++++ MATERIAL FOR THIS TASK

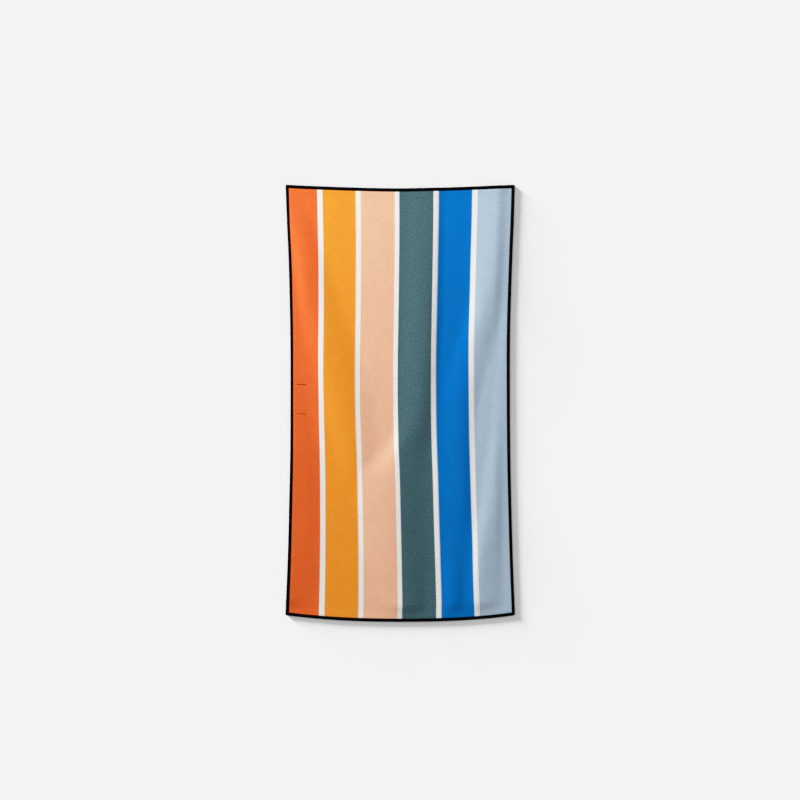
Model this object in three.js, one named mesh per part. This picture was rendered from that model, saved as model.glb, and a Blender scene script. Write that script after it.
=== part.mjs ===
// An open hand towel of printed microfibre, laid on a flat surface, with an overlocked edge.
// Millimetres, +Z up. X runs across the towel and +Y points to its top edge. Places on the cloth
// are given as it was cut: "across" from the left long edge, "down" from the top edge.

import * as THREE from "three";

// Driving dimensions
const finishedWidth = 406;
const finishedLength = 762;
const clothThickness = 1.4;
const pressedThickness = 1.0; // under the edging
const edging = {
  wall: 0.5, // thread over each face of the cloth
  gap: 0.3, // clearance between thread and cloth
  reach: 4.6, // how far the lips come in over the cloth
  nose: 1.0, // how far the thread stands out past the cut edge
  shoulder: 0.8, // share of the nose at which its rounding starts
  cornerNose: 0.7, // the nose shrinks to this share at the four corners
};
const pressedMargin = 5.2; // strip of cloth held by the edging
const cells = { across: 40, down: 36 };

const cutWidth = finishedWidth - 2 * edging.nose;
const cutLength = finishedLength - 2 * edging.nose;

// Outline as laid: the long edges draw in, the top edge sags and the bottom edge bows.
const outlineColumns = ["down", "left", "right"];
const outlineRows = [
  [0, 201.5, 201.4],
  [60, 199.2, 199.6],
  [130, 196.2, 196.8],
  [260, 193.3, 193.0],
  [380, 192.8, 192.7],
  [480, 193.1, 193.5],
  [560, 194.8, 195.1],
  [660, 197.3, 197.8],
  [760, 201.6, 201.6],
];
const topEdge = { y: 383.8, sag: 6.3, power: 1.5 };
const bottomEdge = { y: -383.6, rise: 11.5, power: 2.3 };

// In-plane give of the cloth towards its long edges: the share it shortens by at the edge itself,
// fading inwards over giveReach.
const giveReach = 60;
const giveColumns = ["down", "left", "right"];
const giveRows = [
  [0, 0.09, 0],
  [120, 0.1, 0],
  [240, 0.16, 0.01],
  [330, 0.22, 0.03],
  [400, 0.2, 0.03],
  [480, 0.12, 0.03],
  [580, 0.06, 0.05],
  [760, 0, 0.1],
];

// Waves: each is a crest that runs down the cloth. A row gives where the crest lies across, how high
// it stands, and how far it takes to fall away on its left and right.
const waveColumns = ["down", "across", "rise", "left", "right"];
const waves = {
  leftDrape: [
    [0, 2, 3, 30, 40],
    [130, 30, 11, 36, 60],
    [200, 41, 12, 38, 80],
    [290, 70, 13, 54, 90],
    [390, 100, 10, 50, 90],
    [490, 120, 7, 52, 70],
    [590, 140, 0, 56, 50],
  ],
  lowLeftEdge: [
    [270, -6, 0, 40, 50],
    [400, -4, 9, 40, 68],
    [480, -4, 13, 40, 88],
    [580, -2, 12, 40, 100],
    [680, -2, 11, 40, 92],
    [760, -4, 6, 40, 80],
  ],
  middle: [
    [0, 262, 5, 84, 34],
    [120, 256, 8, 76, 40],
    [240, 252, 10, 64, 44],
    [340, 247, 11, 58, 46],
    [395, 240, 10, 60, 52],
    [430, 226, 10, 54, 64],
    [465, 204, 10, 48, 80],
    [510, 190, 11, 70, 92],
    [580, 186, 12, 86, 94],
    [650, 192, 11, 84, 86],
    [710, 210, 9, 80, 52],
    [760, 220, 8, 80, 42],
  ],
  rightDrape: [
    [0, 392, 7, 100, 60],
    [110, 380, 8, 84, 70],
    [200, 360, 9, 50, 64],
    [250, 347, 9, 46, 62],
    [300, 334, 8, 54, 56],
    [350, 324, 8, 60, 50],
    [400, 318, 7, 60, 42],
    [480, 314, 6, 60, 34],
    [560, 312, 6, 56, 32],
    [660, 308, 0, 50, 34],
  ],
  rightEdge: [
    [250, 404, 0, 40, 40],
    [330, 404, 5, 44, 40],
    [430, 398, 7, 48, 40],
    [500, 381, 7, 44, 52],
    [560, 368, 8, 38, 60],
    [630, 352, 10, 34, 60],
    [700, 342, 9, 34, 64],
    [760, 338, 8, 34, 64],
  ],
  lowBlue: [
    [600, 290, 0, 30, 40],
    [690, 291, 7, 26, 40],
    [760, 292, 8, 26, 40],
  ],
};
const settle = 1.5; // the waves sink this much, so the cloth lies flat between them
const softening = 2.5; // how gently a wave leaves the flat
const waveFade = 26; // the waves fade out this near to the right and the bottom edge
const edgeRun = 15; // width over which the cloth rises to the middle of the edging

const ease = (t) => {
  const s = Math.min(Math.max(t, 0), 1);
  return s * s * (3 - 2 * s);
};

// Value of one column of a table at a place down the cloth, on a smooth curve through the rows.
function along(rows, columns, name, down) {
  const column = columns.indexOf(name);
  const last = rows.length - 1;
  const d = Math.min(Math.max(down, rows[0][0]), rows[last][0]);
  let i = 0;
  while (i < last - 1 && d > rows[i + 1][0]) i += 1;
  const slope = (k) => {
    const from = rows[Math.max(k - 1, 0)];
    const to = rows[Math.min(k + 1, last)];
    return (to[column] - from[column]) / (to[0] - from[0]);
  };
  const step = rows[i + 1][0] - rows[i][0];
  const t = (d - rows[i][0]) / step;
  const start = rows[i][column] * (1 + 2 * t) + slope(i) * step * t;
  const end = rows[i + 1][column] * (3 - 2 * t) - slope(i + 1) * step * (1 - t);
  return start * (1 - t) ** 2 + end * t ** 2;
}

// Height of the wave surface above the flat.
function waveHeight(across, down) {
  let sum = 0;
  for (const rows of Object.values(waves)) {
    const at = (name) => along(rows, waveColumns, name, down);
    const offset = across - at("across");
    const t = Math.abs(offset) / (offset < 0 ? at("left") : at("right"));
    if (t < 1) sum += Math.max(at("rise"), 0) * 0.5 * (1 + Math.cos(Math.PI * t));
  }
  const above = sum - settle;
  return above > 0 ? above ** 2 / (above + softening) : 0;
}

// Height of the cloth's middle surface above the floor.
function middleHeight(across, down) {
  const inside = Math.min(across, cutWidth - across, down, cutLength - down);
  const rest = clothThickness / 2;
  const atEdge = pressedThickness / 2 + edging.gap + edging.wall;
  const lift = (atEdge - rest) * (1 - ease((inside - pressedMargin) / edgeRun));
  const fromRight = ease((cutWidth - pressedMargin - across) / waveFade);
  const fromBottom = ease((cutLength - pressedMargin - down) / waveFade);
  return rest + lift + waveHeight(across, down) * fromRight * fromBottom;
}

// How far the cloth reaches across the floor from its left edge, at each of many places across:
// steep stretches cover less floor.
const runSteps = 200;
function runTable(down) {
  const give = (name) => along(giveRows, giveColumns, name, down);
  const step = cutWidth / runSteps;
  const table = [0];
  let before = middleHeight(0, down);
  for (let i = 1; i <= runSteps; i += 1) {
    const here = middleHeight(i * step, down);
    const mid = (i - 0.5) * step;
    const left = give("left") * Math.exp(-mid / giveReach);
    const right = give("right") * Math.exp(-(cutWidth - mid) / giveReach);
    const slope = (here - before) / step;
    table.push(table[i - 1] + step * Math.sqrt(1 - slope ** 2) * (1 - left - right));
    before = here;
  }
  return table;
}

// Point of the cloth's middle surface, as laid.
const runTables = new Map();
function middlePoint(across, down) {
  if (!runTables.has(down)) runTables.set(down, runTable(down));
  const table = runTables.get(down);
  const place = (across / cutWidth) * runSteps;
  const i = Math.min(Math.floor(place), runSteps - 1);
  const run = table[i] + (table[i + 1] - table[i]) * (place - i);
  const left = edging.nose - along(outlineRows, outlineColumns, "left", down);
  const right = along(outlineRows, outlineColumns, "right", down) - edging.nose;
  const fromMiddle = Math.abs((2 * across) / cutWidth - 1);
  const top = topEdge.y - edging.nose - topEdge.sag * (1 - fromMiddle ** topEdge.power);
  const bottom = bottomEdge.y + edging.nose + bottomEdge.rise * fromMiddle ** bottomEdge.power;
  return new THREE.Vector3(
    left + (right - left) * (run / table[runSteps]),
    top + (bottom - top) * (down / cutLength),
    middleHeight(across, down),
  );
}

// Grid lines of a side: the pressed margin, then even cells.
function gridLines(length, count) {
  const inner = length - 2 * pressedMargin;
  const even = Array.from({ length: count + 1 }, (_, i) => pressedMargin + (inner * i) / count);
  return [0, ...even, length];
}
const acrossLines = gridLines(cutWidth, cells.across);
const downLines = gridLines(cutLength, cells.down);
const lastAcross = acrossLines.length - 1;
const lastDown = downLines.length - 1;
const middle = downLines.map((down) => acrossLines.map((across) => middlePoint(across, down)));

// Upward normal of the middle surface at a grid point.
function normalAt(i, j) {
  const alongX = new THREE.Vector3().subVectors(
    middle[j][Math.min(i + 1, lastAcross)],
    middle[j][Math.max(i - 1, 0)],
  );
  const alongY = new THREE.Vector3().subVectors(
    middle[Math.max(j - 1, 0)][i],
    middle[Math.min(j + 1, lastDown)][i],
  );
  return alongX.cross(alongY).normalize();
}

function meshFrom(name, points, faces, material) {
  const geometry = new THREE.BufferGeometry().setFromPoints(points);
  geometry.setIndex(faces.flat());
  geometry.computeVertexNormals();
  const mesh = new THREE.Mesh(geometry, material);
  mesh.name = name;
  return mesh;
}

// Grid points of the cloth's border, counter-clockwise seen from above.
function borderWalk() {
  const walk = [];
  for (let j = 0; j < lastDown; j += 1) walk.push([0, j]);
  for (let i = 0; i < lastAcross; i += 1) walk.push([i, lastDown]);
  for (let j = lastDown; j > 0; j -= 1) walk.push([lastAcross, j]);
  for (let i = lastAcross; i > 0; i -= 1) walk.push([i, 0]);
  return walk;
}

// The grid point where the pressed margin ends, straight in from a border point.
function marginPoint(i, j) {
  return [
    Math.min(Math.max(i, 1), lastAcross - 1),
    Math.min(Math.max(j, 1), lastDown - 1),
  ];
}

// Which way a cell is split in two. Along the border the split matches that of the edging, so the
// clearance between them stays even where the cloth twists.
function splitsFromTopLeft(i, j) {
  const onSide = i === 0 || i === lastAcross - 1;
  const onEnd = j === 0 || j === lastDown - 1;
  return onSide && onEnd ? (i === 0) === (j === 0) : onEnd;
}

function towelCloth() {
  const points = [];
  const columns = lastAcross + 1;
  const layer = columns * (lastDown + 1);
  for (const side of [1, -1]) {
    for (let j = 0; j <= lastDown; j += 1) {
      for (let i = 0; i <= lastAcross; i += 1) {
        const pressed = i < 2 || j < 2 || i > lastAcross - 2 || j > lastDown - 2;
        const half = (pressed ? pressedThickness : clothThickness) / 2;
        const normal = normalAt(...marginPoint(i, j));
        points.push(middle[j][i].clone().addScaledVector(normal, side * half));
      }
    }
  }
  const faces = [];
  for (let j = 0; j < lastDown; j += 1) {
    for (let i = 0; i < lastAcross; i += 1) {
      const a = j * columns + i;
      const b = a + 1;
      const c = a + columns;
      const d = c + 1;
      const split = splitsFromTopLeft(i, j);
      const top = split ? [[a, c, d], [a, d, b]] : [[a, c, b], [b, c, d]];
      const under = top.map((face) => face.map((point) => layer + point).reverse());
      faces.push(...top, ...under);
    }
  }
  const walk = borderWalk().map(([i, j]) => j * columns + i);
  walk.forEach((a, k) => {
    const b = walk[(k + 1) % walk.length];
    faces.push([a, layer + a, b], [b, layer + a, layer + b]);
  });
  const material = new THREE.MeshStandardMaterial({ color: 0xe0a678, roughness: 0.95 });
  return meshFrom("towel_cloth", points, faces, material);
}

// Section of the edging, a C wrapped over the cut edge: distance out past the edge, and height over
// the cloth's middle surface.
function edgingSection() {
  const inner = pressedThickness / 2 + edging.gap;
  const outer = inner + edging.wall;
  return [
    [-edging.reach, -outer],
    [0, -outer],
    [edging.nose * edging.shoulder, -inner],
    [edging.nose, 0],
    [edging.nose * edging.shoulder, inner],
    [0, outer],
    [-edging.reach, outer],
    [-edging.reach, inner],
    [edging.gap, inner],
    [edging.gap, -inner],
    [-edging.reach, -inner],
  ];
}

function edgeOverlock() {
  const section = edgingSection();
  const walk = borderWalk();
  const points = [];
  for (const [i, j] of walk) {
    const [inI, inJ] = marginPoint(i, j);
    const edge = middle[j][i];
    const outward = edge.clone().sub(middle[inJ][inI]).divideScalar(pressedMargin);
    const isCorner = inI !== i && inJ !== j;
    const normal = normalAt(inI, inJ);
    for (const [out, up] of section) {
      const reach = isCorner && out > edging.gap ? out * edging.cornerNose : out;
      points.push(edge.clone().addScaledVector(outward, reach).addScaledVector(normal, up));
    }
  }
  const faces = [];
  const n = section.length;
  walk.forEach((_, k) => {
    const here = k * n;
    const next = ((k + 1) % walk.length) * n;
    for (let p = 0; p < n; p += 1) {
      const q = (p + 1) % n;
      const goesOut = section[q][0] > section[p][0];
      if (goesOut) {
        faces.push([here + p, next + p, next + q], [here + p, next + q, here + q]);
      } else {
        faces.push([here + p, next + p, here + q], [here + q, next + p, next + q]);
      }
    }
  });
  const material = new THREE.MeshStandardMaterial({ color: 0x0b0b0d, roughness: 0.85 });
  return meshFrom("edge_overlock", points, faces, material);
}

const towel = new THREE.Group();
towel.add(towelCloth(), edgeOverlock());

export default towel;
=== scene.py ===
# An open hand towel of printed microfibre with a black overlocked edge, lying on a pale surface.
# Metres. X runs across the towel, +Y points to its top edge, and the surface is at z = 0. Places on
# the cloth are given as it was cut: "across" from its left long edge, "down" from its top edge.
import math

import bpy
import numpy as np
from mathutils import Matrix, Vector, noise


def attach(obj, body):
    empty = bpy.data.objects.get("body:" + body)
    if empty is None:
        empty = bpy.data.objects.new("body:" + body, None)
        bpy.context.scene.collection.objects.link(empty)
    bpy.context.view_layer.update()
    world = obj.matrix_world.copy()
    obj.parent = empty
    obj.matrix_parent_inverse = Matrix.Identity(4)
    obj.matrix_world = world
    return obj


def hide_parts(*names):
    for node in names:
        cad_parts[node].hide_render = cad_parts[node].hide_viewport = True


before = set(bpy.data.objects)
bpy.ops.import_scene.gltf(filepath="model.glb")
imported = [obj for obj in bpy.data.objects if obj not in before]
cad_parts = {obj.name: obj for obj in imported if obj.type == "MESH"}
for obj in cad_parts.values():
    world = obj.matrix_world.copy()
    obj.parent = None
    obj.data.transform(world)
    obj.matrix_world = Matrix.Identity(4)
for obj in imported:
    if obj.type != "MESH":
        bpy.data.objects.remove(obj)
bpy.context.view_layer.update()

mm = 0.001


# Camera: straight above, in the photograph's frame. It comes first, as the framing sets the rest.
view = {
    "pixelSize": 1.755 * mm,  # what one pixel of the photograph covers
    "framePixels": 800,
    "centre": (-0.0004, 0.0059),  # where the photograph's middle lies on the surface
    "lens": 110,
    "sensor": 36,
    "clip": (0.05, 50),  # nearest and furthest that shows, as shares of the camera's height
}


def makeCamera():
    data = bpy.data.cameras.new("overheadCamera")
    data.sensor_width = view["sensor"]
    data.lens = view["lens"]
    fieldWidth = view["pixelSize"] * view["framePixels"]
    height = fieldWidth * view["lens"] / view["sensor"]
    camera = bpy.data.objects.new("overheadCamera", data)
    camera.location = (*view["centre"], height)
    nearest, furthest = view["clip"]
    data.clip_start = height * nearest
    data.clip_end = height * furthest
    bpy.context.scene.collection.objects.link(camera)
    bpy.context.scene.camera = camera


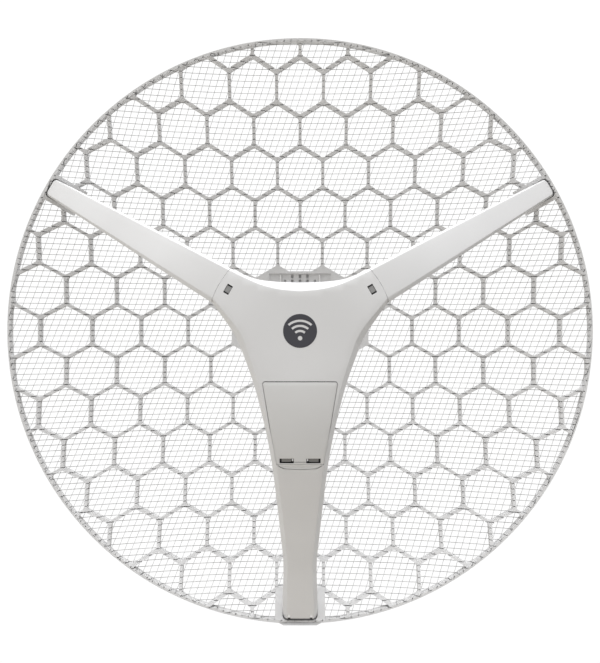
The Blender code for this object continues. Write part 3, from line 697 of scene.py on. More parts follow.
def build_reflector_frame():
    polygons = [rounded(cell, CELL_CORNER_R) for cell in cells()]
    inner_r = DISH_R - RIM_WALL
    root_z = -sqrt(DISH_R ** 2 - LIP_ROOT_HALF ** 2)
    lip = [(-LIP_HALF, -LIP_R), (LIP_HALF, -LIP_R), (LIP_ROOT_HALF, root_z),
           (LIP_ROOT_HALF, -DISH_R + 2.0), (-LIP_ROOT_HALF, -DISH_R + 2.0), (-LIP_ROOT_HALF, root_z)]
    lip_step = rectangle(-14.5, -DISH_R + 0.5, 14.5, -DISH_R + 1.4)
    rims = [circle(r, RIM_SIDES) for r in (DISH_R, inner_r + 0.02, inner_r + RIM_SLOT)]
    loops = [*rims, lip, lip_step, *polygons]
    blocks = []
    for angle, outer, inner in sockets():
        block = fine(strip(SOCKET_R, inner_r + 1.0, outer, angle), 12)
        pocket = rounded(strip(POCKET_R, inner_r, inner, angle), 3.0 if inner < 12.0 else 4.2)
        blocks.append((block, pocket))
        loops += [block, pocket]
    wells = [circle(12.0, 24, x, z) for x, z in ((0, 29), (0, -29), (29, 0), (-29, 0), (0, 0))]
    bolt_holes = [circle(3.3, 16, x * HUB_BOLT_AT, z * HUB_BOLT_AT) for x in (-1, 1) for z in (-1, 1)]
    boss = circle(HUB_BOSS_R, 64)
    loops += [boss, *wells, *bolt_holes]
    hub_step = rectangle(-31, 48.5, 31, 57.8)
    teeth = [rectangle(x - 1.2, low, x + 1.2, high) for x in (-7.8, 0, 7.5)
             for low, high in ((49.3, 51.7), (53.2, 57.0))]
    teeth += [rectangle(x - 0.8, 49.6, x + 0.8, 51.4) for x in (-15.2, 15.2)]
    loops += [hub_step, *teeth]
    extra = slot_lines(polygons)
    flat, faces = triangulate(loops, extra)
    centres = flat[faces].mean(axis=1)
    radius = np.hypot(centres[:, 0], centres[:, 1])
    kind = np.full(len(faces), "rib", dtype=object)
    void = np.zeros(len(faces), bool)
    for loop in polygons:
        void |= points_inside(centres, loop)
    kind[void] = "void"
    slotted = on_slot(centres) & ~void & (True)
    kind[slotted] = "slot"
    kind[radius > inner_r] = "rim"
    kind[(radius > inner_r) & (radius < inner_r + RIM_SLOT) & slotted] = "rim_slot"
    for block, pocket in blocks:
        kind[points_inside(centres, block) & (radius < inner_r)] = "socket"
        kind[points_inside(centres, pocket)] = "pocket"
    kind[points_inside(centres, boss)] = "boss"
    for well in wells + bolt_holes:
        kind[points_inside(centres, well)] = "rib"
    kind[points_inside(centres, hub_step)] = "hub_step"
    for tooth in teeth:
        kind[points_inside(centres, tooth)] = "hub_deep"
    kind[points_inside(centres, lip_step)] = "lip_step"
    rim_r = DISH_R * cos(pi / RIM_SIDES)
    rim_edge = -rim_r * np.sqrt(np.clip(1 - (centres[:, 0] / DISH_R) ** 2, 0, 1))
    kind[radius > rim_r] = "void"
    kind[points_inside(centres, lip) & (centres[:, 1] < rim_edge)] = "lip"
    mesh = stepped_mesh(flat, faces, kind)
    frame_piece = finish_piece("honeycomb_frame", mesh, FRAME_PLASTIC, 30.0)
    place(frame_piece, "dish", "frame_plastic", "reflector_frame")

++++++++

Repeat, exactly and only, the lines from the beginning of the material through the line that contains "11.5, power: 2.3".

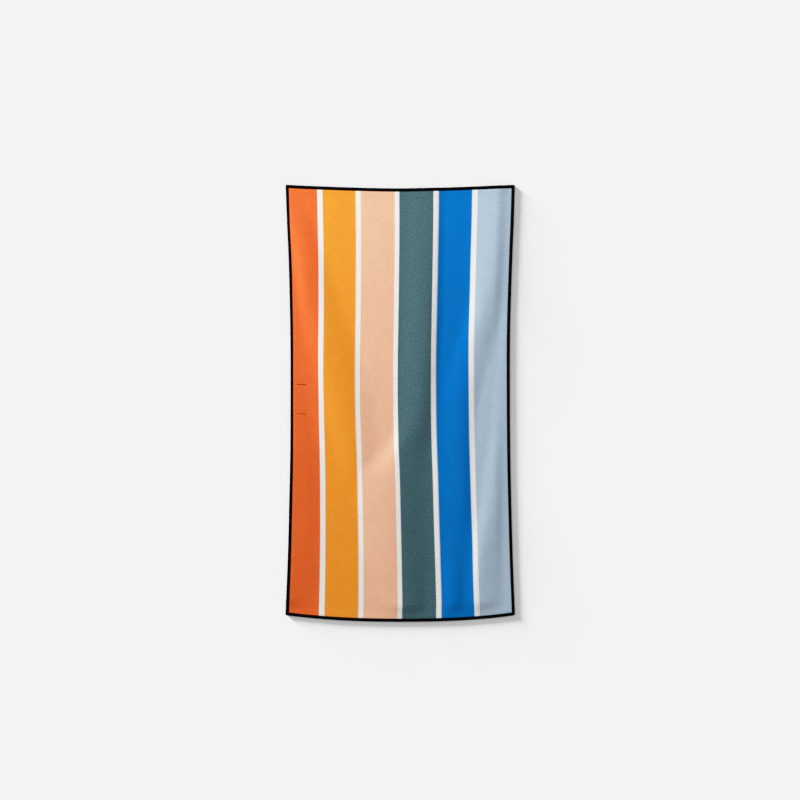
Model this object in three.js, one named mesh per part. This picture was rendered from that model, saved as model.glb, and a Blender scene script. Write that script after it.
=== part.mjs ===
// An open hand towel of printed microfibre, laid on a flat surface, with an overlocked edge.
// Millimetres, +Z up. X runs across the towel and +Y points to its top edge. Places on the cloth
// are given as it was cut: "across" from the left long edge, "down" from the top edge.

import * as THREE from "three";

// Driving dimensions
const finishedWidth = 406;
const finishedLength = 762;
const clothThickness = 1.4;
const pressedThickness = 1.0; // under the edging
const edging = {
  wall: 0.5, // thread over each face of the cloth
  gap: 0.3, // clearance between thread and cloth
  reach: 4.6, // how far the lips come in over the cloth
  nose: 1.0, // how far the thread stands out past the cut edge
  shoulder: 0.8, // share of the nose at which its rounding starts
  cornerNose: 0.7, // the nose shrinks to this share at the four corners
};
const pressedMargin = 5.2; // strip of cloth held by the edging
const cells = { across: 40, down: 36 };

const cutWidth = finishedWidth - 2 * edging.nose;
const cutLength = finishedLength - 2 * edging.nose;

// Outline as laid: the long edges draw in, the top edge sags and the bottom edge bows.
const outlineColumns = ["down", "left", "right"];
const outlineRows = [
  [0, 201.5, 201.4],
  [60, 199.2, 199.6],
  [130, 196.2, 196.8],
  [260, 193.3, 193.0],
  [380, 192.8, 192.7],
  [480, 193.1, 193.5],
  [560, 194.8, 195.1],
  [660, 197.3, 197.8],
  [760, 201.6, 201.6],
];
const topEdge = { y: 383.8, sag: 6.3, power: 1.5 };
const bottomEdge = { y: -383.6, rise: 11.5, power: 2.3 };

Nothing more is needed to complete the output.